The listing below should be written out exactly; please include all of it.

Available records -
□ □ □

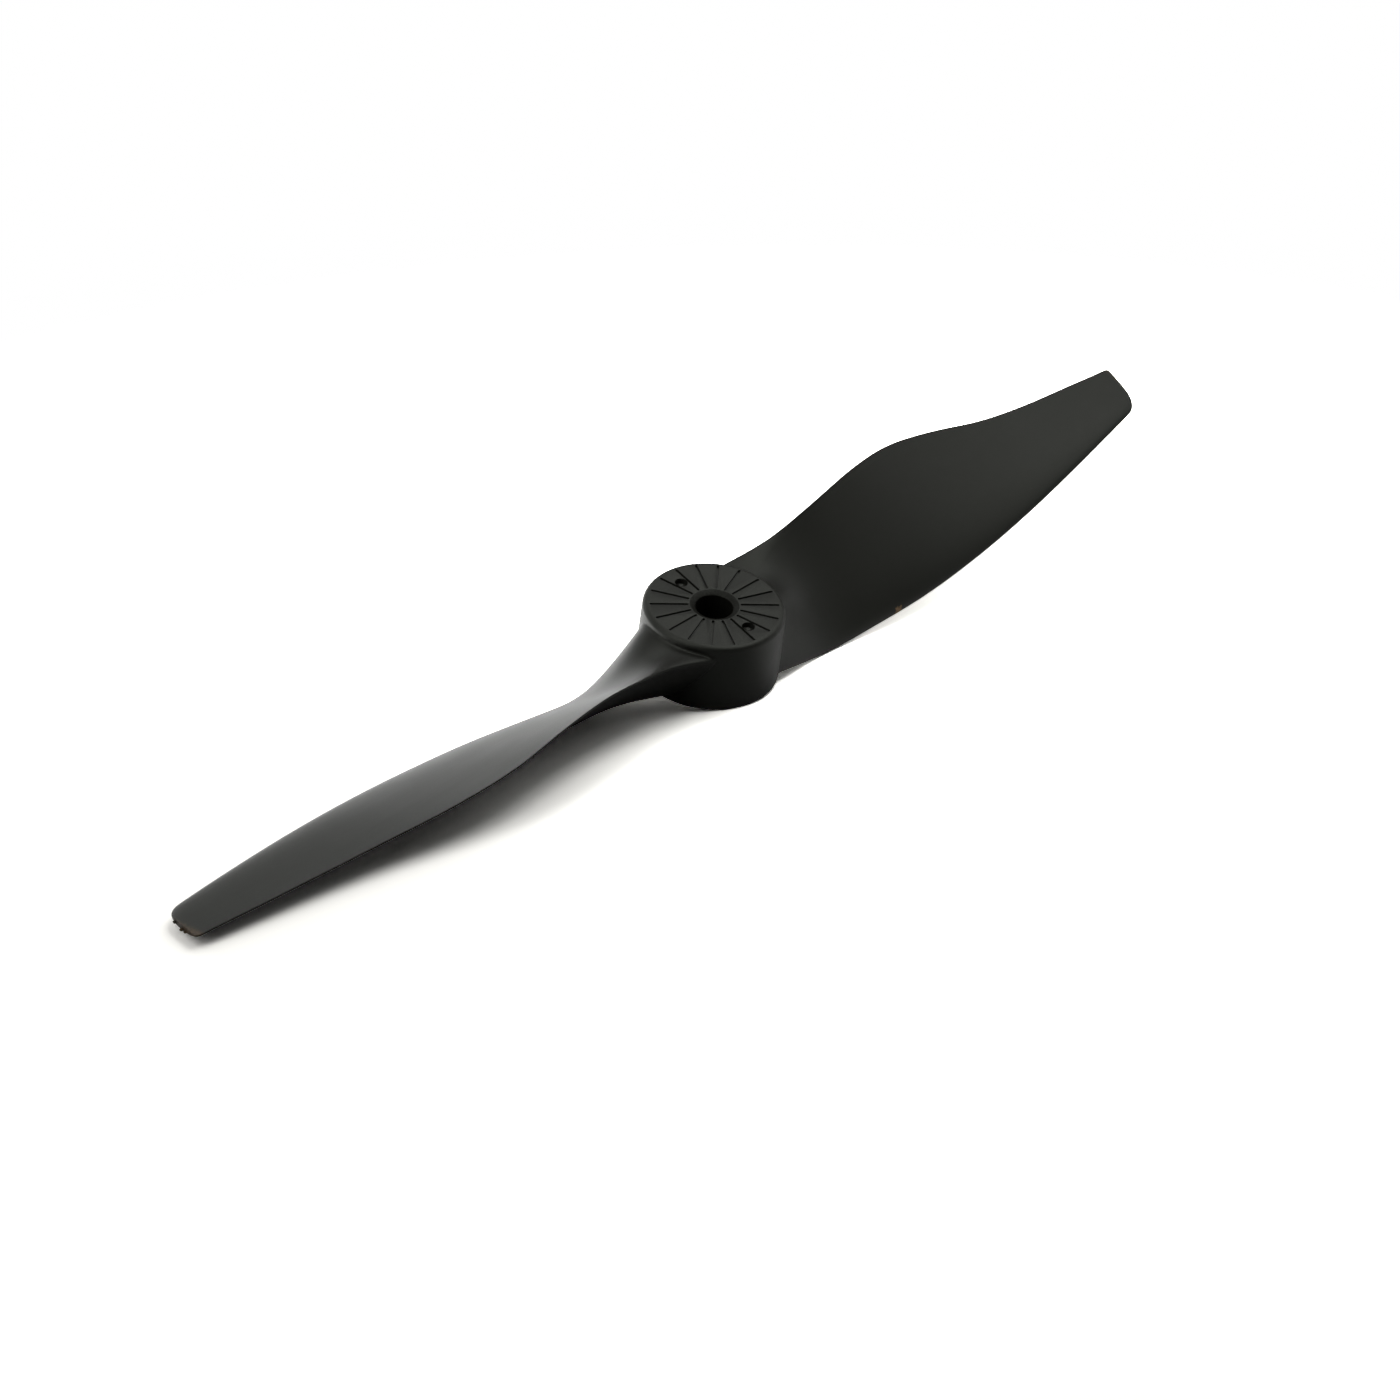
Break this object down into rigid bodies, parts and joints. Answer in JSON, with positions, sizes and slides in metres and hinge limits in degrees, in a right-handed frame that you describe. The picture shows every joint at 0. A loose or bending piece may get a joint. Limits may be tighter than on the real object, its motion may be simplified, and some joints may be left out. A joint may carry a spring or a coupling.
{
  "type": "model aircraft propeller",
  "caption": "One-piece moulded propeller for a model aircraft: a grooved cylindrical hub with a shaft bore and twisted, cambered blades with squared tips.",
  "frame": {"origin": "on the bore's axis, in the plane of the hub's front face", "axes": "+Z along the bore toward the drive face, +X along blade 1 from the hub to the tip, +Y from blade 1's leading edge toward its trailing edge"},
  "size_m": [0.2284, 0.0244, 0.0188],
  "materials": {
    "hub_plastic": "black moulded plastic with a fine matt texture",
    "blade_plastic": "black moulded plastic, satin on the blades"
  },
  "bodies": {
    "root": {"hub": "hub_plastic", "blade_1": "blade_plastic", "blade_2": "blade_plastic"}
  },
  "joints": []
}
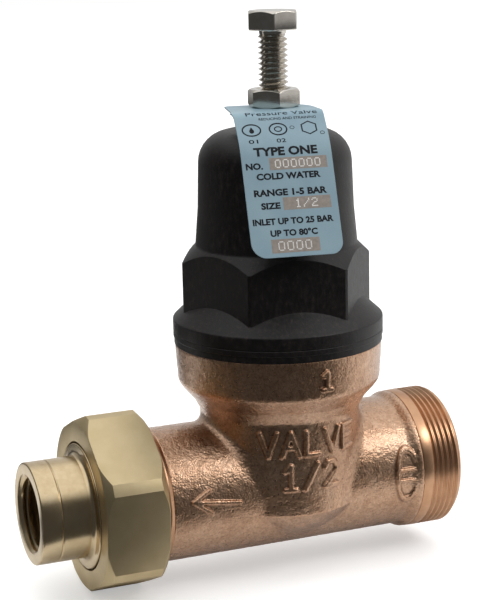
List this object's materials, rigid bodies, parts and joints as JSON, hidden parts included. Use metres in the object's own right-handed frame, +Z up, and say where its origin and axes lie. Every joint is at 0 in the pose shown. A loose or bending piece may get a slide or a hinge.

□ □ □

Correct output -
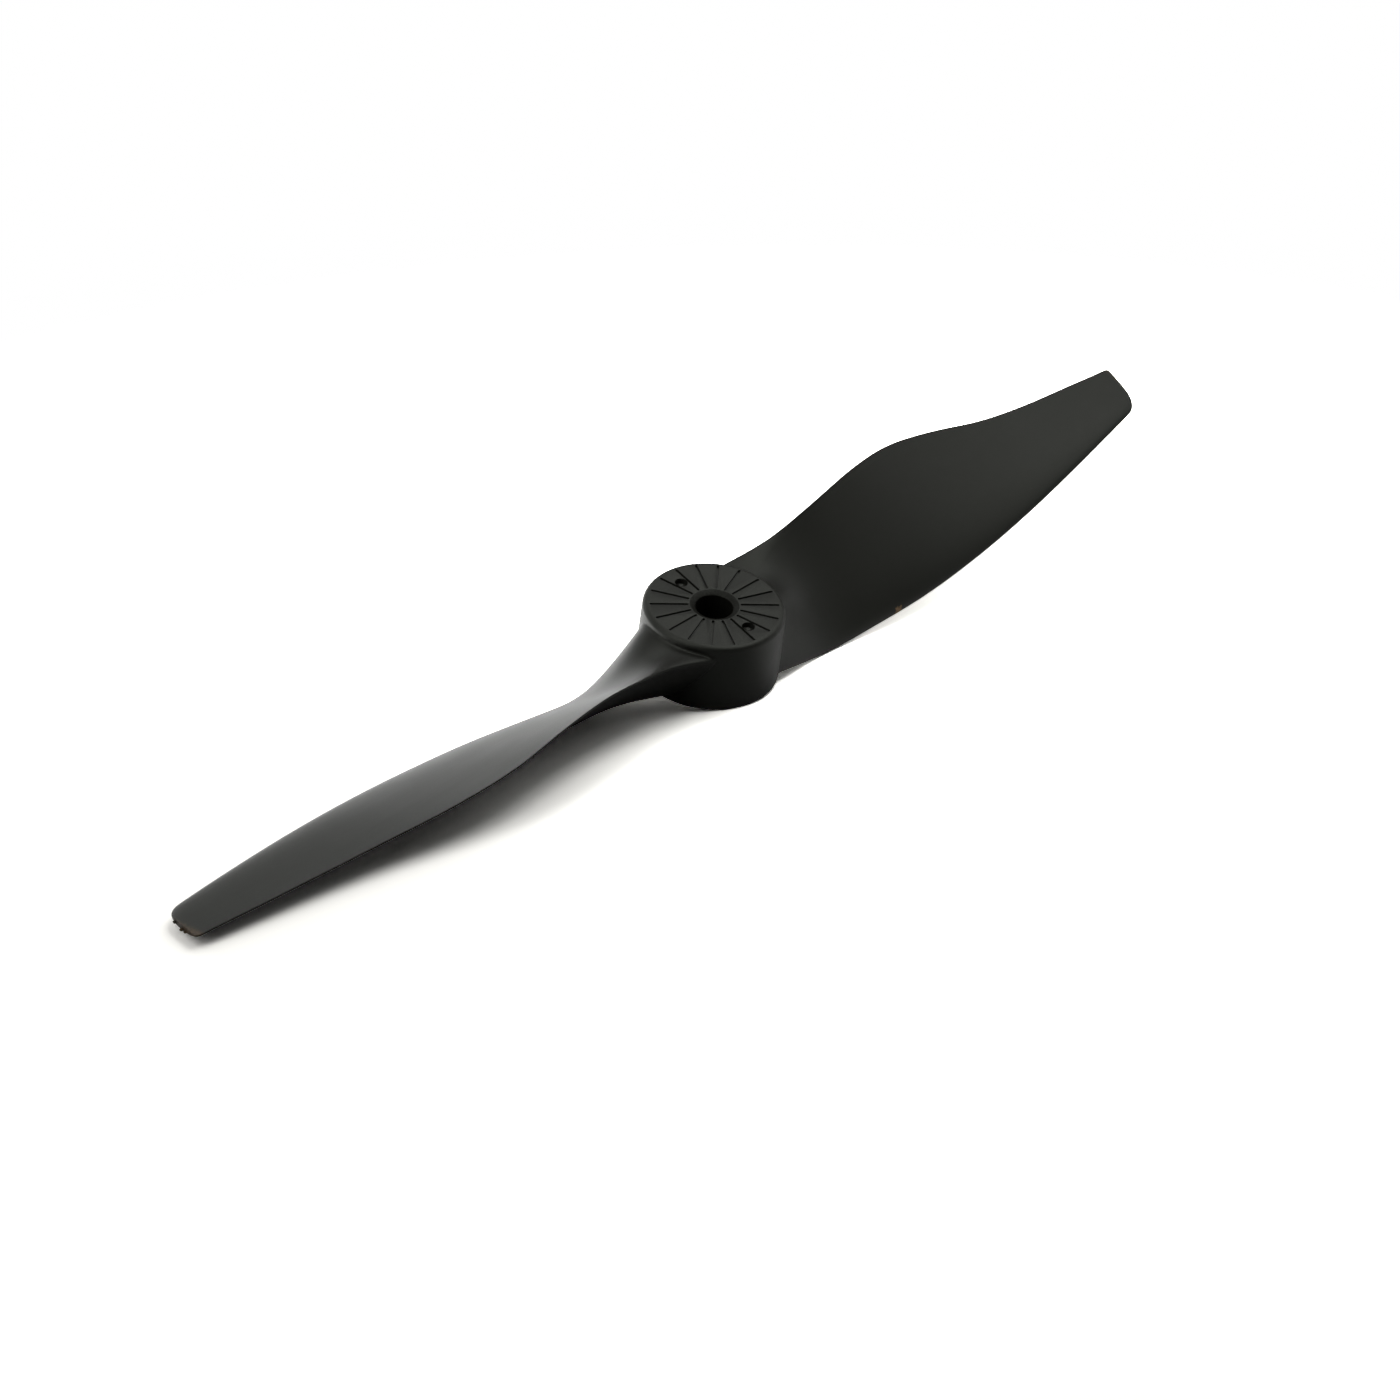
Break this object down into rigid bodies, parts and joints. Answer in JSON, with positions, sizes and slides in metres and hinge limits in degrees, in a right-handed frame that you describe. The picture shows every joint at 0. A loose or bending piece may get a joint. Limits may be tighter than on the real object, its motion may be simplified, and some joints may be left out. A joint may carry a spring or a coupling.
{
  "type": "model aircraft propeller",
  "caption": "One-piece moulded propeller for a model aircraft: a grooved cylindrical hub with a shaft bore and twisted, cambered blades with squared tips.",
  "frame": {"origin": "on the bore's axis, in the plane of the hub's front face", "axes": "+Z along the bore toward the drive face, +X along blade 1 from the hub to the tip, +Y from blade 1's leading edge toward its trailing edge"},
  "size_m": [0.2284, 0.0244, 0.0188],
  "materials": {
    "hub_plastic": "black moulded plastic with a fine matt texture",
    "blade_plastic": "black moulded plastic, satin on the blades"
  },
  "bodies": {
    "root": {"hub": "hub_plastic", "blade_1": "blade_plastic", "blade_2": "blade_plastic"}
  },
  "joints": []
}
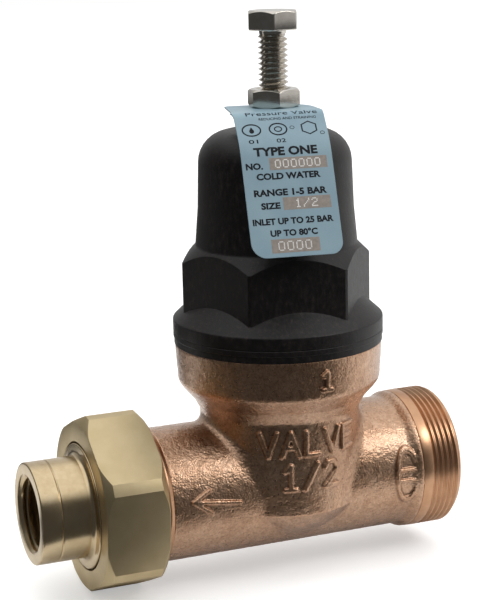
List this object's materials, rigid bodies, parts and joints as JSON, hidden parts included. Use metres in the object's own right-handed frame, +Z up, and say where its origin and axes lie. Every joint is at 0 in the pose shown. A loose or bending piece may get a slide or a hinge.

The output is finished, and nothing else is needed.